Overall, most of the EU plus also the G7 are proposing facing out coal in electricity production by 2038 at the latest, although this has been interrupted by Putin’s war in Ukraine and the resulting shortage of natural gas. In practice, this has merely resulted in the Europeans readying some of their additional coal-fired capacity for use, but has not meant a substantial increase in CO2 output yet and seems unlikely to do so.
So, who would be the losers in all this, if coal consumption declines? The biggest coal selling companies are Australia’s BHP and Rio Tinto with roughly $40 billion in profit apiece in 2021. But it really is not a surprise that by far the biggest producer and consumer of coal is…you have guessed it; China.

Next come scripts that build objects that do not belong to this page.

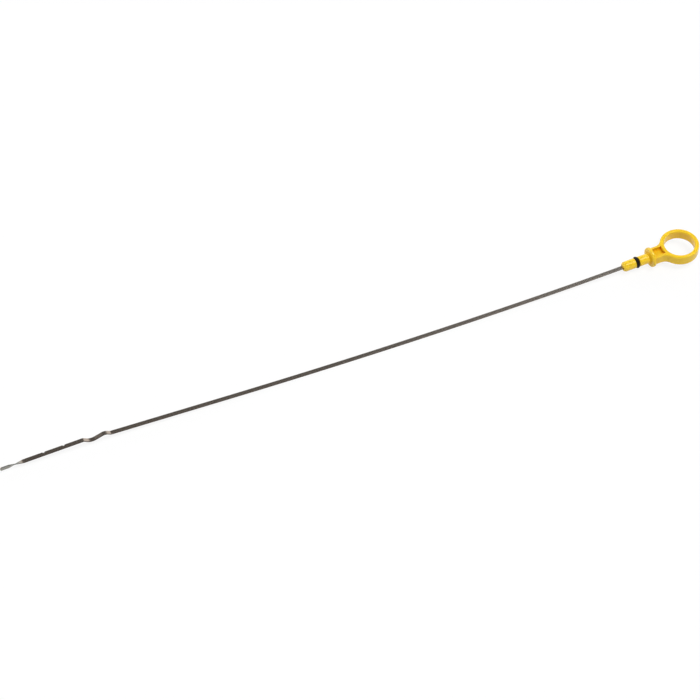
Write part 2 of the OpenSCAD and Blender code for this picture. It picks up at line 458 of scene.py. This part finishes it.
def along_path(s, marks=40001):
    """Direction in degrees and place at each distance s along the path.

    The direction is the sum of the turns so far. The place adds up cosines and sines of
    the direction on a fine ruler of equal steps, and is read off between its marks.
    """
    heading = np.concatenate([[0], np.cumsum(path[:, 1])])
    ruler = np.linspace(0, strip_len, marks)
    angle = np.radians(np.interp(ruler, ends, heading))
    middle = (angle[1:] + angle[:-1]) / 2
    step = ruler[1]
    x = tail_x - np.concatenate([[0], np.cumsum(np.cos(middle) * step)])
    z = np.concatenate([[0], np.cumsum(np.sin(middle) * step)])
    return np.interp(s, ends, heading), np.interp(s, ruler, x), np.interp(s, ruler, z)


# %% [markdown]
# Two level notches are cut into the far edge of the gauge end, and the tip has rounded
# corners. Both only change how far each edge lies from the centre line, so they are two
# functions of the distance along the strip. The twist is a third one: the angle by which
# the profile is turned about the path.

# %% Edges, notches and twist along the strip
notch_w, notch_depth, notch_wall = 1.6, 0.7, 0.06
notch_margin, tip_margin = 0.3, 0.004
upper_notch, notch_spacing = 15.6, 16.4
gauge_start = twist_start - legs[-1]
notch_at = gauge_start + np.array([upper_notch, upper_notch + notch_spacing])


def edge_reach(s):
    """Distance of the near and the far edge from the centre line at each s.

    The tip's corners are quarter circles. A notch takes notch_depth off the far edge,
    and its walls slope over notch_wall.
    """
    into_tip = np.clip(s - (strip_len - end_corner_r), 0, end_corner_r)
    half = strip_w / 2 - end_corner_r + np.sqrt(end_corner_r**2 - into_tip**2)
    off = np.abs(s[:, None] - notch_at)
    inside = np.clip(((notch_w + notch_wall) / 2 - off) / notch_wall, 0, 1).max(axis=1)
    return half, half - inside * notch_depth


def twist_at(s):
    """Turn of the profile in radians: none up to the twist, then evenly to its end."""
    return np.radians(twist_angle) * np.clip((s - twist_start) / twist_len, 0, 1)


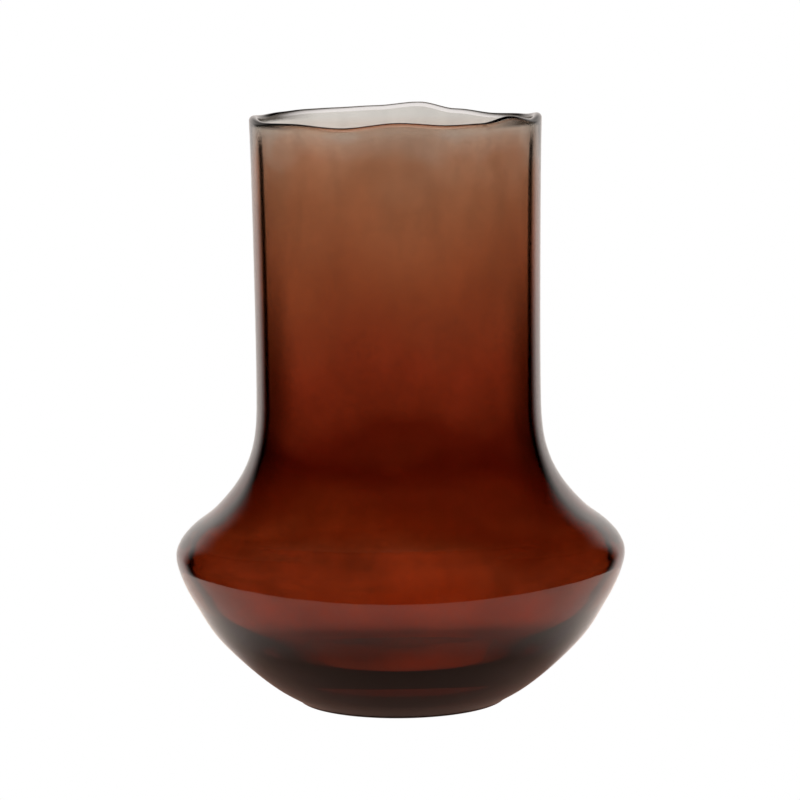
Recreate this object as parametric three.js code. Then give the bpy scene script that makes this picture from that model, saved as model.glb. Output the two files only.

Back in 2021, China was producing 3.9 billion tonnes of the stuff and importing a further 330 million tonnes. The nearest rival is India which produced 767 million. Hardly surprising then that a shiver went through the coal community when China announced that it planned to go carbon neutral by 2060. Both Australia and Indonesia have plans for new mines to expand production.
Perhaps they do not have to worry that much yet. According to the IEA, China’s coal demand reached a record 4,230 million tonnes in 2021, while Europe’s declined to 160 million. While not intending to disparage the efforts of climate change activist in their protests against both the UK’s new Whitehaven mine and the German Garzweiler mine expansion, the respective production numbers at 2.8 million tonnes and 40 million a year respectively, do put matters into perspective. Mind you, the Whitehaven mine is for high grade coking coal for steel-making, while Garzweiler is for rubbish low grade, low-calorie lignite. RWE, in their insistence on the mine’s expansion, plan to demolish the small town of Lutzerath and a wind-farm as well. Sorry RWE, you are heading too hard against the zeitgeist. Wake up.